A fellow cancer survivor mourns the passing of Kathy LaTour.

In May, I celebrated my 10-year cancer survivorship and in June I celebrated my 57th birthday. Those months also marked 7 years since my dad died of an aneurysm and 3 years since my mom died of breast cancer. May and June are two months where celebration and loss are deeply intertwined for me. Part of "adulting" is managing events of grief and joy together. Sometimes we each have days where we don't want to be the adult. Today was one of them for me.

Today, I got the news about Kathy LaTour's death from a Tweet, which in thinking back, does not seem like the "best" route to learn of someone's death. Kathy LaTour, a founder of CURE® Magazine, a fellow cancer book author, a fellow Voices writer and a fellow breast cancer survivor had just passed away.
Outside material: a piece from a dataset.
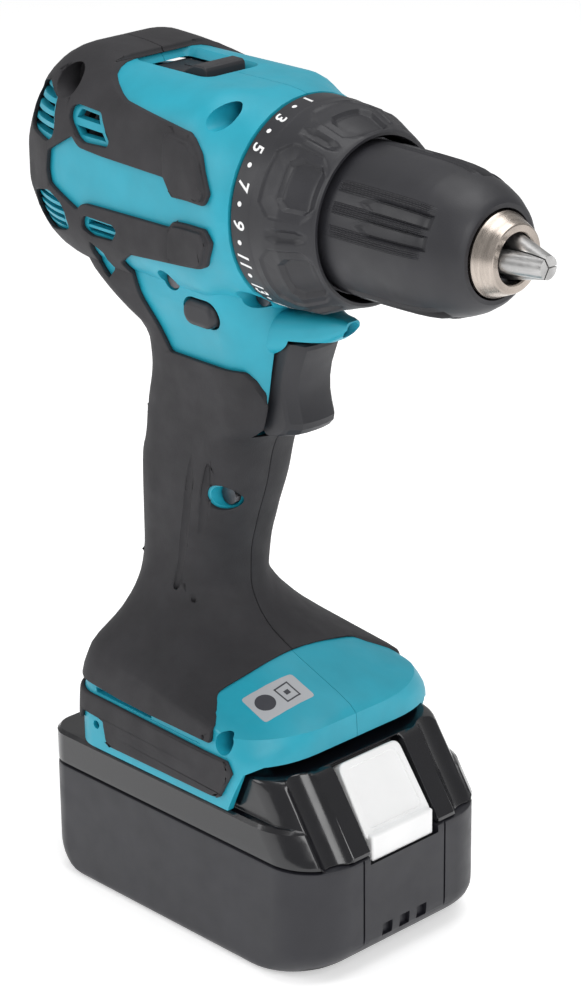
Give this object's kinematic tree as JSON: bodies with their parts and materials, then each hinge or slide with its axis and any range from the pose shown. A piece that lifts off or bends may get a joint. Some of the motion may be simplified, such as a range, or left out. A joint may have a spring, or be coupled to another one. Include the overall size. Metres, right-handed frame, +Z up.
{
  "type": "cordless drill driver",
  "caption": "Pistol-grip cordless drill driver with two-speed gearbox, torque ring, keyless three-jaw chuck and slide-on battery pack.",
  "frame": {"origin": "middle of the tool's overall length and width, on the face that the battery stands on", "axes": "+X forward along the spindle to the chuck, +Y to the tool's left, +Z up"},
  "size_m": [0.178, 0.0792, 0.2515],
  "materials": {
    "housing_plastic": "fine spark-eroded satin, teal",
    "rubber_overmould": "matte soft-touch elastomer, near black",
    "black_plastic": "satin glass-filled nylon, charcoal",
    "battery_plastic": "semi-gloss charcoal, finely textured",
    "white_plastic": "smooth white",
    "steel": "ground and lightly oiled",
    "dark_steel": "black oxide",
    "nickel": "warm satin nickel plate",
    "copper": "varnished winding wire",
    "circuit_board": "green solder mask",
    "lens": "clear moulded lens"
  },
  "bodies": {
    "body": {"housing_right": "housing_plastic", "housing_left": "housing_plastic", "rear_cover_right": "rubber_overmould", "rear_cover_left": "rubber_overmould", "grip_cover_right": "rubber_overmould", "grip_cover_left": "rubber_overmould", "foot_bumper_right": "rubber_overmould", "foot_bumper_left": "rubber_overmould", "case_screw_side": "dark_steel", "case_screw_front": "dark_steel", "case_screw_grip": "dark_steel", "stator_core": "dark_steel", "stator_windings": "copper", "sensor_board": "circuit_board", "motor_bearing_rear": "steel", "motor_bearing_front": "steel", "motor_bracket": "dark_steel", "gear_case": "dark_steel", "ring_gear_first": "dark_steel", "ring_gear_clutch": "dark_steel", "spindle_bearing": "steel", "clutch_spring": "steel", "switch_body": "black_plastic", "controller": "circuit_board", "terminal_block": "black_plastic", "work_lamp": "lens"},
    "chuck": {"spindle": "steel", "chuck_body": "dark_steel", "nose_collar": "nickel"},
    "sleeve": {"chuck_sleeve": "black_plastic", "chuck_nut": "steel"},
    "jaw_1": {"chuck_jaw_1": "steel"},
    "jaw_2": {"chuck_jaw_2": "steel"},
    "jaw_3": {"chuck_jaw_3": "steel"},
    "rotor": {"rotor_shaft": "steel", "rotor_core": "dark_steel", "motor_fan": "black_plastic", "motor_pinion": "steel"},
    "carrier_first": {"first_carrier": "steel"},
    "carrier_second": {"second_carrier": "steel"},
    "speed_gear": {"ring_gear_speed": "dark_steel"},
    "torque_selector": {"torque_ring": "black_plastic"},
    "clutch_nut": {"spring_holder": "dark_steel"},
    "speed_switch": {"speed_slider": "black_plastic"},
    "direction_switch": {"direction_lever": "black_plastic"},
    "trigger_body": {"trigger": "black_plastic"},
    "battery": {"battery_case_lower": "battery_plastic", "battery_case_upper": "battery_plastic", "battery_cells": "battery_plastic"},
    "battery_release": {"release_button": "white_plastic"},
    "charge_check": {"charge_button": "rubber_overmould"},
    "first_planet_body_1": {"first_planet_1": "steel"},
    "first_planet_body_2": {"first_planet_2": "steel"},
    "first_planet_body_3": {"first_planet_3": "steel"},
    "second_planet_body_1": {"second_planet_1": "steel"},
    "second_planet_body_2": {"second_planet_2": "steel"},
    "second_planet_body_3": {"second_planet_3": "steel"},
    "third_planet_body_1": {"third_planet_1": "steel"},
    "third_planet_body_2": {"third_planet_2": "steel"},
    "third_planet_body_3": {"third_planet_3": "steel"}
  },
  "joints": [
    {"name": "chuck_turn", "type": "hinge", "parent": "body", "child": "chuck", "pos_m": [0.0009, 0, 0.2178], "axis": [1, 0, 0], "continuous": true},
    {"name": "second_carrier_turn", "type": "hinge", "parent": "body", "child": "carrier_second", "pos_m": [-0.0086, 0, 0.2178], "axis": [1, 0, 0], "continuous": true},
    {"name": "first_carrier_turn", "type": "hinge", "parent": "body", "child": "carrier_first", "pos_m": [-0.0181, 0, 0.2178], "axis": [1, 0, 0], "continuous": true},
    {"name": "motor_turn", "type": "hinge", "parent": "body", "child": "rotor", "pos_m": [-0.05, 0, 0.2178], "axis": [1, 0, 0], "continuous": true},
    {"name": "first_planet_spin_1", "type": "hinge", "parent": "carrier_first", "child": "first_planet_body_1", "pos_m": [-0.0235, 0, 0.2286], "axis": [1, 0, 0], "continuous": true},
    {"name": "first_planet_spin_2", "type": "hinge", "parent": "carrier_first", "child": "first_planet_body_2", "pos_m": [-0.0235, -0.00935, 0.2124], "axis": [1, 0, 0], "continuous": true},
    {"name": "first_planet_spin_3", "type": "hinge", "parent": "carrier_first", "child": "first_planet_body_3", "pos_m": [-0.0235, 0.00935, 0.2124], "axis": [1, 0, 0], "continuous": true},
    {"name": "second_planet_spin_1", "type": "hinge", "parent": "carrier_second", "child": "second_planet_body_1", "pos_m": [-0.014, 0, 0.2298], "axis": [1, 0, 0], "continuous": true},
    {"name": "second_planet_spin_2", "type": "hinge", "parent": "carrier_second", "child": "second_planet_body_2", "pos_m": [-0.014, -0.01039, 0.2118], "axis": [1, 0, 0], "continuous": true},
    {"name": "second_planet_spin_3", "type": "hinge", "parent": "carrier_second", "child": "second_planet_body_3", "pos_m": [-0.014, 0.01039, 0.2118], "axis": [1, 0, 0], "continuous": true},
    {"name": "third_planet_spin_1", "type": "hinge", "parent": "chuck", "child": "third_planet_body_1", "pos_m": [-0.0045, 0, 0.2298], "axis": [1, 0, 0], "continuous": true},
    {"name": "third_planet_spin_2", "type": "hinge", "parent": "chuck", "child": "third_planet_body_2", "pos_m": [-0.0045, -0.01039, 0.2118], "axis": [1, 0, 0], "continuous": true},
    {"name": "third_planet_spin_3", "type": "hinge", "parent": "chuck", "child": "third_planet_body_3", "pos_m": [-0.0045, 0.01039, 0.2118], "axis": [1, 0, 0], "continuous": true},
    {"name": "sleeve_turn", "type": "hinge", "parent": "chuck", "child": "sleeve", "pos_m": [0.049, 0, 0.2178], "axis": [1, 0, 0], "range_deg": [0, 2880]},
    {"name": "jaw_1_slide", "type": "slide", "parent": "chuck", "child": "jaw_1", "axis": [-0.9603, -0.279, 0], "range_m": [0, 0.0205]},
    {"name": "jaw_2_slide", "type": "slide", "parent": "chuck", "child": "jaw_2", "axis": [-0.9603, 0.1395, -0.2416], "range_m": [0, 0.0205]},
    {"name": "jaw_3_slide", "type": "slide", "parent": "chuck", "child": "jaw_3", "axis": [-0.9603, 0.1395, 0.2416], "range_m": [0, 0.0205]},
    {"name": "torque_turn", "type": "hinge", "parent": "body", "child": "torque_selector", "pos_m": [0.015, 0, 0.2178], "axis": [1, 0, 0], "range_deg": [0, 300]},
    {"name": "clutch_nut_slide", "type": "slide", "parent": "body", "child": "clutch_nut", "axis": [-1, 0, 0], "range_m": [0, 0.005], "deforming": ["clutch_spring"]},
    {"name": "speed_slide", "type": "slide", "parent": "body", "child": "speed_switch", "axis": [-1, 0, 0], "range_m": [0, 0.0075]},
    {"name": "speed_gear_slide", "type": "slide", "parent": "body", "child": "speed_gear", "axis": [-1, 0, 0], "range_m": [0, 0.003]},
    {"name": "direction_slide", "type": "slide", "parent": "body", "child": "direction_switch", "axis": [0, 1, 0], "range_m": [-0.0018, 0.0018]},
    {"name": "trigger_pull", "type": "slide", "parent": "body", "child": "trigger_body", "axis": [-1, 0, 0], "range_m": [0, 0.0065], "stiffness_N_per_m": 600, "springref_m": -0.004},
    {"name": "battery_slide", "type": "slide", "parent": "body", "child": "battery", "axis": [1, 0, 0], "range_m": [0, 0.1]},
    {"name": "battery_release_slide", "type": "slide", "parent": "battery", "child": "battery_release", "axis": [0.5572, 0, -0.8304], "range_m": [0, 0.004], "stiffness_N_per_m": 500, "springref_m": -0.003},
    {"name": "charge_check_press", "type": "slide", "parent": "battery", "child": "charge_check", "axis": [1, 0, 0], "range_m": [0, 0.001], "stiffness_N_per_m": 800, "springref_m": -0.001}
  ],
  "couplings": [
    {"joint": "second_carrier_turn", "follows": "chuck_turn", "ratio": 3.3333},
    {"joint": "first_carrier_turn", "follows": "chuck_turn", "ratio": 11.111},
    {"joint": "motor_turn", "follows": "chuck_turn", "ratio": 50},
    {"joint": "first_planet_spin_1", "follows": "chuck_turn", "ratio": -31.111},
    {"joint": "first_planet_spin_2", "follows": "chuck_turn", "ratio": -31.111},
    {"joint": "first_planet_spin_3", "follows": "chuck_turn", "ratio": -31.111},
    {"joint": "second_planet_spin_1", "follows": "chuck_turn", "ratio": -11.667},
    {"joint": "second_planet_spin_2", "follows": "chuck_turn", "ratio": -11.667},
    {"joint": "second_planet_spin_3", "follows": "chuck_turn", "ratio": -11.667},
    {"joint": "third_planet_spin_1", "follows": "chuck_turn", "ratio": -3.5},
    {"joint": "third_planet_spin_2", "follows": "chuck_turn", "ratio": -3.5},
    {"joint": "third_planet_spin_3", "follows": "chuck_turn", "ratio": -3.5},
    {"joint": "jaw_1_slide", "follows": "sleeve_turn", "m_per_rad": 0.00040783},
    {"joint": "jaw_2_slide", "follows": "sleeve_turn", "m_per_rad": 0.00040783},
    {"joint": "jaw_3_slide", "follows": "sleeve_turn", "m_per_rad": 0.00040783},
    {"joint": "clutch_nut_slide", "follows": "torque_turn", "m_per_rad": 0.00091673},
    {"joint": "speed_gear_slide", "follows": "speed_slide", "ratio": 0.4}
  ]
}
I recently read her most recent article Putting A Bad Hair Day Into Perspective. In her last article, she mentioned her heart problems and foot surgeries and made her readers laugh with her about her hair loss issues, but she did not 'sound' terribly ill. She was almost 15 years older than me and died at age 71— I wish she had more time with us. More time is what each survivor hopes for at the time of diagnosis. Cancer survivors are acutely aware of how quickly time flies by. We know time is brief and each moment of life is to be celebrated and treasured.

My heart feels broken even though I never personally knew Kathy LaTour. She was a fellow cancer survivor and a very talented writer and speaker. She wrote a book to help fellow cancer survivors. She cared about us. Her 'Voice' of encouragement and support will be missed by many cancer survivors.

This is not the first time, as a cancer survivor, that someone I know or know about has died from cancer, and it will not be the last. Still, since my first cancer diagnosis just over ten years ago, I now 'hear' about cancer deaths differently. It feels more real, more personal, more fresh and more raw. It stings and it feels sad. Though writing can be an isolating occupation, it feels like I have lost a co-worker and the comfort of a familiar understanding voice.

Cancer survivors help and support each other through difficult times. The difficult times are less lonely because we are here for each other and we understand each other. We hear, truly hear each others' voices, and Kathy LaTour's voice will be deeply missed.

I try to work on my adulting. Some days I have more success than others. Death is part of life. Celebrate birthdays and cancerversaries. Mourn your losses. Work your way through grief. Above all, keep your hope. I think Kathy would want us to do that.